Please start at the first line of the records beneath and quote each line exactly, ending with the line containing "return outline".

* Begin *

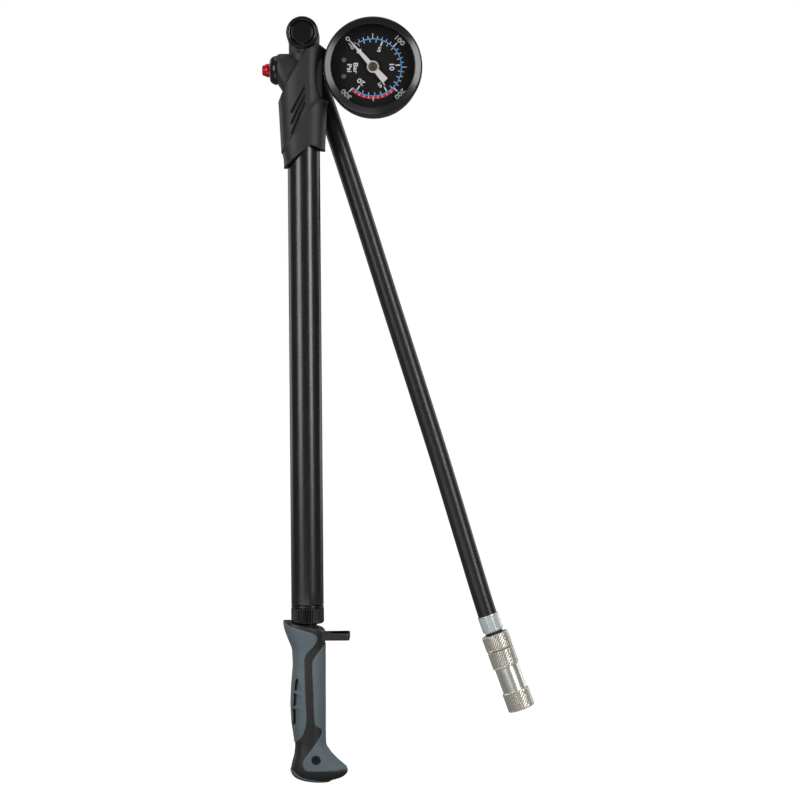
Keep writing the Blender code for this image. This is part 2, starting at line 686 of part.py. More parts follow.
# ---------------------------------------------------------------------------------------------- gauge
def gear_outline(teeth, pitch_radius, first, last, phase=0.0):
    """Straight-sided teeth first to last of a gear, as points around its centre; angles count from +X."""
    outline = []
    pitch_angle = 2 * math.pi / teeth
    root = pitch_radius - 1.35 * GEAR_MODULE
    tip = pitch_radius + 0.75 * GEAR_MODULE
    half_root = 0.30 * pitch_angle
    half_tip = 0.09 * pitch_angle
    for tooth in range(first, last + 1):
        middle = phase + tooth * pitch_angle
        for radius, offset in ((root, -half_root), (tip, -half_tip), (tip, half_tip), (root, half_root)):
            angle = middle + offset
            outline.append((radius * math.cos(angle), radius * math.sin(angle)))
    return outline


def make_gauge_case(base):
    """Cup, bezel, lens and gasket, turned about the gauge's axis, with the cup open towards the dial."""
    case = [(0, -9.0), (19.4, -9.0), (20.2, -8.2), (20.2, 9.8), (19.2, 9.8), (19.2, -7.8), (0, -7.8)]
    case = turned("gauge_case", case, 32)
    cut(case, bar("X", 3.4, -24.0, -16.0, (0, 0)))
    finish_piece(case, "black_metal", base)
    bezel = [(20.5, 6.0), (21.5, 6.0), (21.5, 9.3), (21.2, 10.5), (20.6, 12.6), (19.9, 13.4), (18.9, 13.3)]
    bezel += [(18.05, 12.6), (18.05, 12.3), (20.5, 12.3)]
    finish_piece(turned("gauge_bezel", bezel, 32), "black_metal", base)
    finish_piece(rod_piece("gauge_lens", 20.1, 10.8, 12.0, 32), "clear", base)
    finish_piece(ring_piece("lens_gasket", 18.4, 20.0, 10.1, 10.5, 24), "rubber", base)


def make_dial(base):
    dial = ring_piece("dial_plate", 1.4, 18.9, 6.6, 7.2, 32)
    for number, (across, up) in enumerate(((-12.5, 3.3), (-12.7, -3.8)), 1):
        cut(dial, bore(0.8, 5.0, 9.0, (across, up), 12))
        screw = [(0, 4.7), (0.5, 4.7), (0.5, 7.5), (1.1, 7.5), (1.1, 7.9), (0.8, 8.1), (0, 8.1)]
        screw = turned(f"dial_screw_{number}", screw, 12)
        screw.data.transform(Matrix.Translation(Vector((across, up, 0)) * MM))
        finish_piece(screw, "steel", base)
    finish_piece(dial, "dial_black", base)


def make_pointer(needle_frame):
    """The pointer at the zero mark, with a counterweight tail, and the pinion shaft that turns it."""
    half = [(15.5, 0.12), (9.6, 0.5), (8.9, 1.0), (8.3, 0.55), (2.4, 0.9), (-2.3, 1.05), (-8.0, 1.5)]
    outline = half + [(x, -y) for x, y in reversed(half)]
    pointer = prism("pointer", outline, 8.6, 9.1, "Z")
    join(pointer, bore(2.6, 8.4, 9.3, segments=20))
    cut(pointer, bore(1.0, 8.0, 10.0, segments=16))
    pointer.data.transform(Matrix.Rotation(POINTER_ZERO, 4, "Z"))
    finish_piece(pointer, "pointer_white", needle_frame)

    shaft = rod_piece("pinion_shaft", 0.7, -1.0, 9.5, 12)
    join(shaft, bore(1.6, 9.4, 10.2))
    phase = SECTOR_DIRECTION + math.pi / PINION_TEETH
    teeth = gear_outline(PINION_TEETH, PINION_PITCH_RADIUS, 0, PINION_TEETH - 1, phase)
    join(shaft, prism("pinion", teeth, 0.9, 2.3, "Z"))
    finish_piece(shaft, "brass", needle_frame)


def make_sector(sector_frame):
    """Toothed sector, in its own frame on its pivot; its first teeth face the pinion at rest."""
    teeth_round = PINION_TEETH * SECTOR_RATIO
    facing = SECTOR_DIRECTION + math.pi
    arc = gear_outline(teeth_round, SECTOR_PITCH_RADIUS, -7, 1, facing)
    spread = 2 * math.pi / teeth_round
    hub = []
    for step in range(9):
        angle = facing + 1.5 * spread + math.pi / 2 + (2 * math.pi - math.pi - 8.5 * spread) * step / 8
        hub.append((1.9 * math.cos(angle), 1.9 * math.sin(angle)))
    sector = prism("sector_gear", arc + hub, 1.1, 2.1, "Z")
    join(sector, bore(0.7, -1.5, 5.4, segments=16))
    finish_piece(sector, "brass", sector_frame)


def make_movement(base):
    """Bourdon tube, the brass block that feeds it through the stem, and the plate that holds the gears."""
    pivot = Vector((math.cos(SECTOR_DIRECTION), math.sin(SECTOR_DIRECTION)))
    pivot *= PINION_PITCH_RADIUS + SECTOR_PITCH_RADIUS
    outline = [(-13.0, 4.8), (3.0, 4.8), (11.2, -6.5), (6.0, -11.8), (-4.0, -5.5), (-13.0, -5.5)]
    plate = prism("movement_plate", outline, 3.6, 4.4, "Z")
    cut(plate, bore(1.0, 3.0, 5.0, segments=16), bore(1.0, 3.0, 5.0, (pivot.x, pivot.y), 16))
    finish_piece(plate, "brass", base)

    block = prism("gauge_stem", [(-16.5, -4), (-6.5, -4), (-6.5, 4), (-16.5, 4)], -4.0, 0.5, "Z")
    join(block, bar("X", 3.0, -27.4, -15.0, (0, 0)))
    for up in (-2.6, 2.6):
        join(block, bore(0.9, 0.2, 3.3, (-9.0, up), 12))
    cut(block, bar("X", 1.0, -30.0, -8.0, (0, -0.6), 12), bore(0.8, -6.0, -1.0, (-10.5, 0), 12))
    finish_piece(block, "brass", base)

    points = []
    steps = 24
    sides = 6
    for step in range(steps + 1):
        angle = math.radians(203.0 + 250.0 * step / steps)
        for side in range(sides):
            around = 2 * math.pi * side / sides
            radius = 15.6 + 0.8 * math.cos(around)
            points.append((radius * math.cos(angle), radius * math.sin(angle), -3.4 + 2.0 * math.sin(around)))
    faces = [list(range(sides)), list(range(steps * sides, (steps + 1) * sides))]
    for step in range(steps):
        for side in range(sides):
            after = (side + 1) % sides
            low = step * sides
            faces.append([low + side, low + after, low + sides + after, low + sides + side])
    finish_piece(mesh_object("bourdon_tube", points, faces), "brass", base)


# ---------------------------------------------------------------------------------------------- assembly
def main():
    clear_scene()
    base = make_empty("pump_base", None, (0, 0, -GRIP_MIDDLE * MM))
    guide = make_empty("guide_frame", base)
    barrel = make_empty("barrel_frame", guide)
    poppet = make_empty("poppet_frame", barrel)
    button = make_empty("button_frame", barrel)

    make_handle(base)
    make_rod(base)
    make_guide(guide)
    make_barrel(barrel)
    make_head_body(barrel)
    make_head_cover(barrel)
    make_check_valve(barrel, poppet)
    make_bleed_valve(barrel, button)
    make_swivel_bolt(barrel)

    gauge_place = (GAUGE_OFFSET * MM, 0, GAUGE_HEIGHT * MM)
    gauge = make_empty("gauge_frame", barrel, gauge_place, (math.pi / 2, 0, 0))
    needle = make_empty("needle_frame", gauge)
    reach = (PINION_PITCH_RADIUS + SECTOR_PITCH_RADIUS) * MM
    pivot_place = (reach * math.cos(SECTOR_DIRECTION), reach * math.sin(SECTOR_DIRECTION), 0)
    sector = make_empty("sector_frame", gauge, pivot_place)
    make_gauge_case(gauge)
    make_dial(gauge)
    make_movement(gauge)
    make_pointer(needle)
    make_sector(sector)

    swivel_place = (0, HOSE_PLANE * MM, SWIVEL_HEIGHT * MM)
    hose_turn = make_empty("hose_frame", barrel, swivel_place, (0, -HOSE_LEAN, 0))
    make_swivel_eye(hose_turn)
    make_hose(barrel)
    chuck_place = (CHUCK_X * MM, HOSE_PLANE * MM, CHUCK_Z * MM)
    chuck_turn = (0, -CHUCK_LEAN, 0)
    stem = make_empty("chuck_frame", barrel, chuck_place, chuck_turn)
    knob = make_empty("knob_frame", stem)
    pin = make_empty("pin_frame", stem)
    sleeve = make_empty("sleeve_frame", stem)
    make_chuck(stem, knob, pin, sleeve)


main()
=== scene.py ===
"""Visual model of a hand pump for air shocks: soft handle, black barrel, moulded head, gauge and hose.

Shapes are drawn in millimetres, with heights counted from the bottom of the handle. Each piece keeps its
own frame: the pump's, the gauge's (dial towards -Y), the swivel's or the chuck's (-Z out of its mouth).
"""

import json
import math

import bmesh
import bpy
import numpy as np
from mathutils import Matrix, Vector


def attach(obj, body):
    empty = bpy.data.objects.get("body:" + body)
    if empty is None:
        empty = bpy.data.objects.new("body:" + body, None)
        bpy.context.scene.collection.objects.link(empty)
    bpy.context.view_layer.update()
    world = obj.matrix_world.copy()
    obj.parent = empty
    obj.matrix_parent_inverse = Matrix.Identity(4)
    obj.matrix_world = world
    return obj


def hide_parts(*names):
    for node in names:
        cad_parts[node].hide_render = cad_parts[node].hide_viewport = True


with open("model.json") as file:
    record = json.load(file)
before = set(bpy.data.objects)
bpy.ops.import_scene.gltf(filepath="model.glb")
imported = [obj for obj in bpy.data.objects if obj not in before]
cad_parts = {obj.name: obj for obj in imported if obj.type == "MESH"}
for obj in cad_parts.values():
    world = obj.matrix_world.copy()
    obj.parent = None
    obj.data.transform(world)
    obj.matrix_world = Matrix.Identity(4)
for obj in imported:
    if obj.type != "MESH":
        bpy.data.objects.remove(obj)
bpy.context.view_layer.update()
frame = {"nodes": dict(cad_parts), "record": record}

MM = 0.001
GRIP_MIDDLE = 36.0
GAUGE_X = 30.3
GAUGE_HEIGHT = 307.5
VALVE_AXIS = 307.6
SWIVEL_HEIGHT = 322.95
HOSE_PLANE = 14.8
HOSE_RADIUS = 4.25
CHUCK_X = 78.5
CHUCK_Z = 69.7
CHUCK_LEAN = math.radians(19.6)
HOSE_LEAN = math.atan2(CHUCK_X, SWIVEL_HEIGHT - CHUCK_Z)
HOSE_ROUTE = [
    (5.5, 305.5), (14.5, 278.5), (25.7, 243.3), (36.5, 208.2), (47.4, 173.1), (58.2, 138.1),
    (68.5, 103.1), (75.5, 79.3),
]


def frame_at(x, y, z, turn=0.0, axis="X"):
    """A frame at a place in millimetres on the pump, turned about one of its axes."""
    return Matrix.Translation(Vector((x, y, z - GRIP_MIDDLE)) * MM) @ Matrix.Rotation(turn, 4, axis)


PUMP = frame_at(0, 0, 0)
GAUGE = frame_at(GAUGE_X, 0, GAUGE_HEIGHT, math.pi / 2)
VALVE = frame_at(0, 0, VALVE_AXIS, math.pi / 2, "Y")
SWIVEL_RING = frame_at(0, 0, SWIVEL_HEIGHT, -math.pi / 2)
HOSE_TOP = frame_at(0, HOSE_PLANE, SWIVEL_HEIGHT, -HOSE_LEAN, "Y")
HOSE_EYE = frame_at(0, HOSE_PLANE, SWIVEL_HEIGHT, -math.pi / 2)
CHUCK = frame_at(CHUCK_X, HOSE_PLANE, CHUCK_Z, -CHUCK_LEAN, "Y")

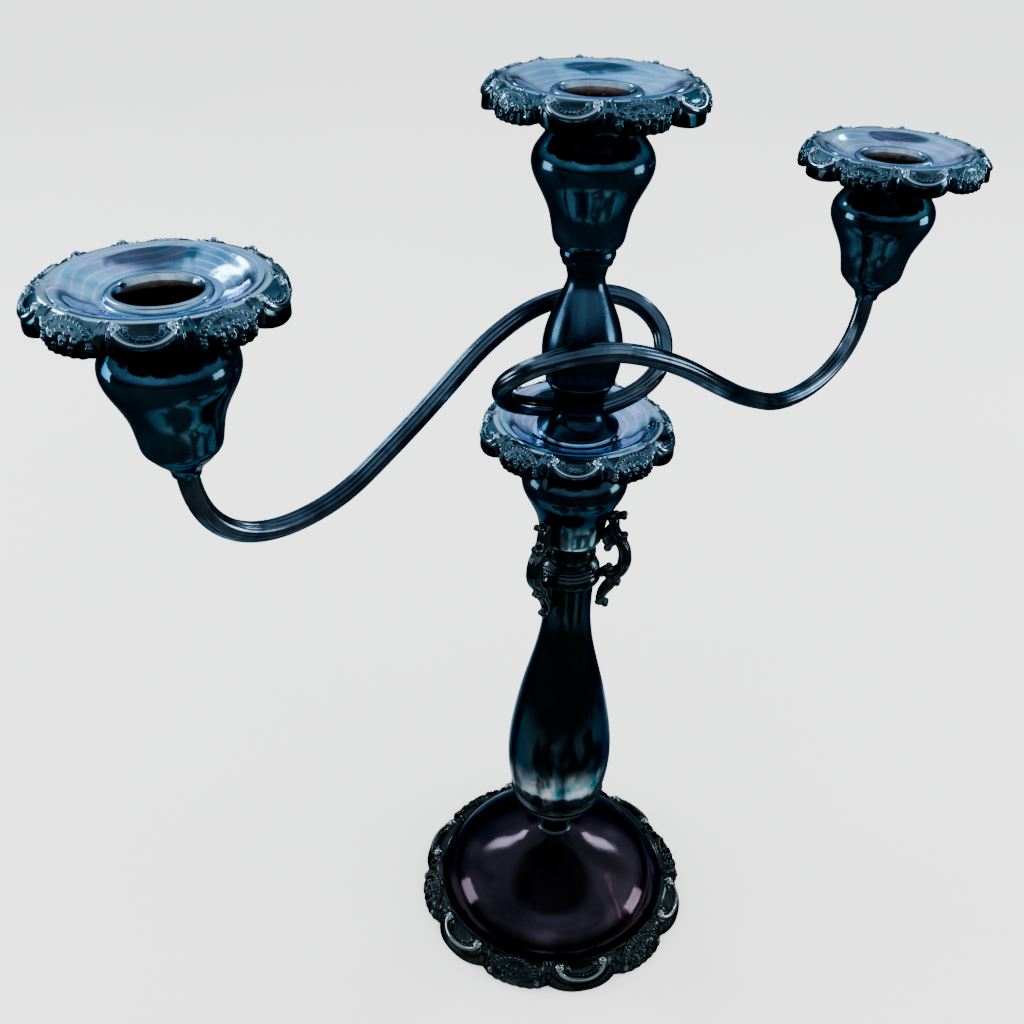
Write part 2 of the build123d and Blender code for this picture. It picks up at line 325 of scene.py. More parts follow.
def felt(name):
    """Green baize: matted fibres with a soft sheen."""
    n = Surface(name)
    fibres = n.noise(2600, detail=8, distortion=1.5, rough=0.75)
    base = n.ramp(n.noise(120, detail=3), [(0.3, (0.02, 0.07, 0.045)), (0.7, (0.035, 0.11, 0.07))])
    n.colour(n.mix(n.between(fibres, 0.35, 0.7, 0.0, 0.5), base, (0.06, 0.17, 0.11)))
    n.shader.inputs["Roughness"].default_value = 0.95
    n.shader.inputs["Sheen Weight"].default_value = 0.4
    n.bump(fibres, 0.7, 0.0005)
    return n.material


def pan_silver(name):
    """The dishes' bright plate: blue and lavender tarnish, and thin pale rings that waver round them."""
    n = Surface(name, metal=(0.85, 0.9, 1.0))
    swirl = n.noise(16, detail=2, distortion=1.2)
    colour = n.ramp(swirl, [(0.30, (0.03, 0.20, 0.40)), (0.40, (0.06, 0.29, 0.56)),
                            (0.50, (0.11, 0.39, 0.66)), (0.58, (0.22, 0.31, 0.60)),
                            (0.70, (0.08, 0.36, 0.54))])
    phase = n.scaled(n.noise(17, detail=1, distortion=0.8), 46, extra=n.scaled(n.relief(), 62))
    wave = n.add("ShaderNodeMath", operation="SINE")
    n.link(phase, wave.inputs[0])
    colour = n.mix(n.between(wave.outputs[0], 0.45, 0.95, 0.0, 0.5), colour, (0.42, 0.52, 0.78))
    specks = n.noise(700, detail=3)
    n.colour(n.mix(n.between(specks, 0.6, 0.7, 0.0, 0.5), colour, (0.10, 0.22, 0.34)))
    n.gloss(n.noise(90, detail=6, rough=0.65), 0.3, 0.72, (0.05, 0.18))
    n.bump(n.noise(55, detail=2, distortion=0.8), 0.5, 0.0012)
    return n.material


def shaded_silver(name, dark, bright, low, high):
    """Dark plate, with a painted reflection in brighter tones below a ragged line between two heights, in
    metres.
    """
    n = Surface(name, metal=DARK_EDGE)
    clouds = n.noise(60, detail=5, distortion=0.8, stretch=(1, 1, 0.5))
    base = n.ramp(clouds, [(0.3, dark[0]), (0.7, dark[1])])
    # Painted reflection: brighter tones that stand in for the bright surroundings mirrored low down.
    painted_reflection = n.ramp(n.noise(75, detail=4, distortion=1.2, stretch=(1, 1, 0.6)),
                   [(0.32, bright[0]), (0.46, bright[1]), (0.58, bright[2]), (0.7, bright[1])])
    reach = high - low
    ragged = n.noise(50, detail=3, stretch=(1, 1, 0.3))
    level = n.scaled(ragged, 1.2 * reach, extra=n.height())
    n.colour(n.mix(n.between(level, low + 0.6 * reach, high + 0.6 * reach, 1.0, 0.0), base, painted_reflection))
    n.gloss(n.noise(120, detail=6, rough=0.6), 0.3, 0.7, (0.05, 0.16))
    n.bump(n.noise(40, detail=1), 0.22, 0.0006)
    return n.material


# Tones of the tarnish, each from its darkest cloud to its lightest.
NAVY = [(0.0070, 0.0200, 0.0360), (0.0120, 0.0440, 0.0760), (0.0300, 0.0900, 0.1300)]
SLATE = [(0.0120, 0.0240, 0.0400), (0.0300, 0.0580, 0.0900), (0.0850, 0.1350, 0.1850)]
DEEP = [(0.0035, 0.0095, 0.0210), (0.0060, 0.0190, 0.0400), (0.0140, 0.0380, 0.0660)]
PURPLE = [(0.0055, 0.0048, 0.0085), (0.0140, 0.0105, 0.0165), (0.0300, 0.0230, 0.0330)]
INK = [(0.0080, 0.0130, 0.0170), (0.0180, 0.0280, 0.0340), (0.0450, 0.0600, 0.0680)]
SOOT = [(0.0040, 0.0070, 0.0080), (0.0090, 0.0140, 0.0160), (0.0200, 0.0270, 0.0280)]
TEAL = [(0.0180, 0.0460, 0.0700), (0.0400, 0.0900, 0.1300), (0.0850, 0.1550, 0.2150)]
PALE = [(0.0800, 0.1500, 0.2400), (0.1600, 0.2800, 0.4000), (0.2800, 0.4000, 0.5200)]

mat_cup = silver("silver_cup_navy", NAVY, rough=(0.04, 0.15), cloud=55)
mat_arm = silver("silver_arm_slate", SLATE, rough=(0.06, 0.2), cloud=60)
mat_stem = silver("silver_stem_navy", DEEP, rough=(0.10, 0.24), cloud=50)
mat_knop = silver("silver_knop_ink", INK, rough=(0.08, 0.2), cloud=60)
mat_dome = silver("silver_dome_purple", PURPLE, rough=(0.04, 0.14), cloud=30, smudge=(0.16, 0.055, 0.085))
mat_dish = pan_silver("silver_dish_bands")
# Each relief pair gives the colour of the hollows, oxide with painted shade, and of the crests, a painted
# highlight.
mat_nozzle = silver("silver_mouth_blue", PALE, cloud=70, relief=((0.085, 0.058, 0.050), (0.3, 0.42, 0.52)))
mat_pan_border = silver("silver_border_blue", TEAL, rough=(0.06, 0.17), cloud=70,
                        relief=((0.002, 0.005, 0.008), (0.30, 0.48, 0.64)))
mat_base_border = silver("silver_border_ink", SOOT, rough=(0.04, 0.13), cloud=70,
                         relief=((0.0010, 0.0016, 0.0020), (0.17, 0.20, 0.21)), edge=(0.16, 0.19, 0.21))
mat_bracket = silver("silver_bracket_ink", INK, rough=(0.03, 0.12), cloud=80)
# The baluster and the lowest cup carry a painted reflection near their bottoms.
mat_baluster = shaded_silver(
    "silver_baluster_teal", ((0.0030, 0.0070, 0.0110), (0.0080, 0.0200, 0.0280)),
    ((0.020, 0.22, 0.32), (0.20, 0.42, 0.50), (0.62, 0.66, 0.70)), 0.070, 0.098)
mat_lower_cup = shaded_silver(
    "silver_lower_cup_teal", ((0.0060, 0.0160, 0.0260), (0.0150, 0.0400, 0.0600)),
    ((0.030, 0.22, 0.32), (0.16, 0.42, 0.52), (0.45, 0.60, 0.58)), 0.200, 0.222)
mat_brass = plain_metal("brass_dull", (0.30, 0.21, 0.09), (0.55, 0.42, 0.20))
mat_steel = plain_metal("steel_plain", (0.22, 0.22, 0.23), (0.45, 0.45, 0.46))
mat_felt = felt("felt_green")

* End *

== The response ==
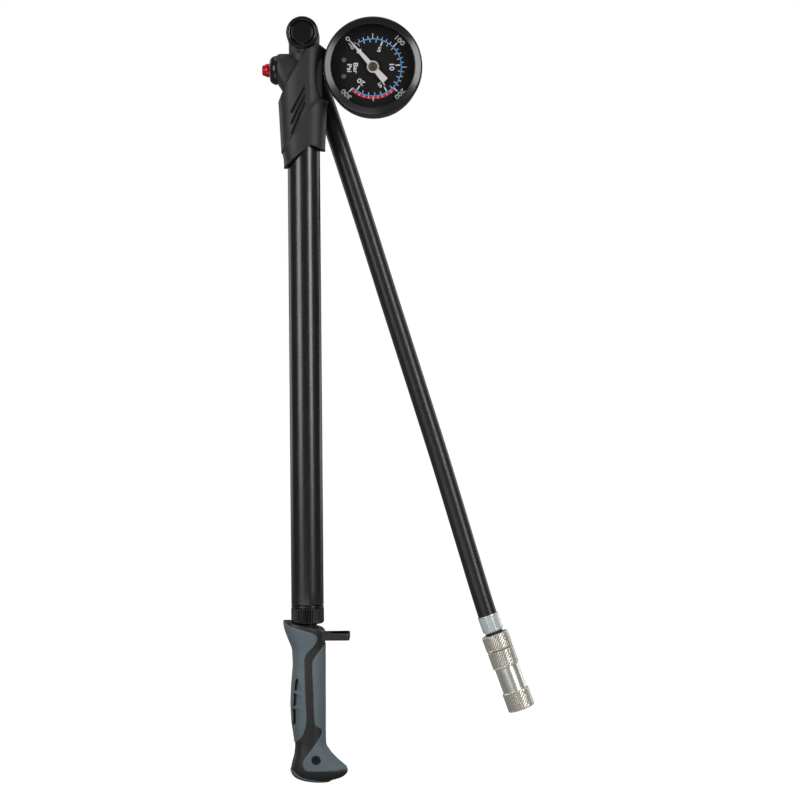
Keep writing the Blender code for this image. This is part 2, starting at line 686 of part.py. More parts follow.
# ---------------------------------------------------------------------------------------------- gauge
def gear_outline(teeth, pitch_radius, first, last, phase=0.0):
    """Straight-sided teeth first to last of a gear, as points around its centre; angles count from +X."""
    outline = []
    pitch_angle = 2 * math.pi / teeth
    root = pitch_radius - 1.35 * GEAR_MODULE
    tip = pitch_radius + 0.75 * GEAR_MODULE
    half_root = 0.30 * pitch_angle
    half_tip = 0.09 * pitch_angle
    for tooth in range(first, last + 1):
        middle = phase + tooth * pitch_angle
        for radius, offset in ((root, -half_root), (tip, -half_tip), (tip, half_tip), (root, half_root)):
            angle = middle + offset
            outline.append((radius * math.cos(angle), radius * math.sin(angle)))
    return outline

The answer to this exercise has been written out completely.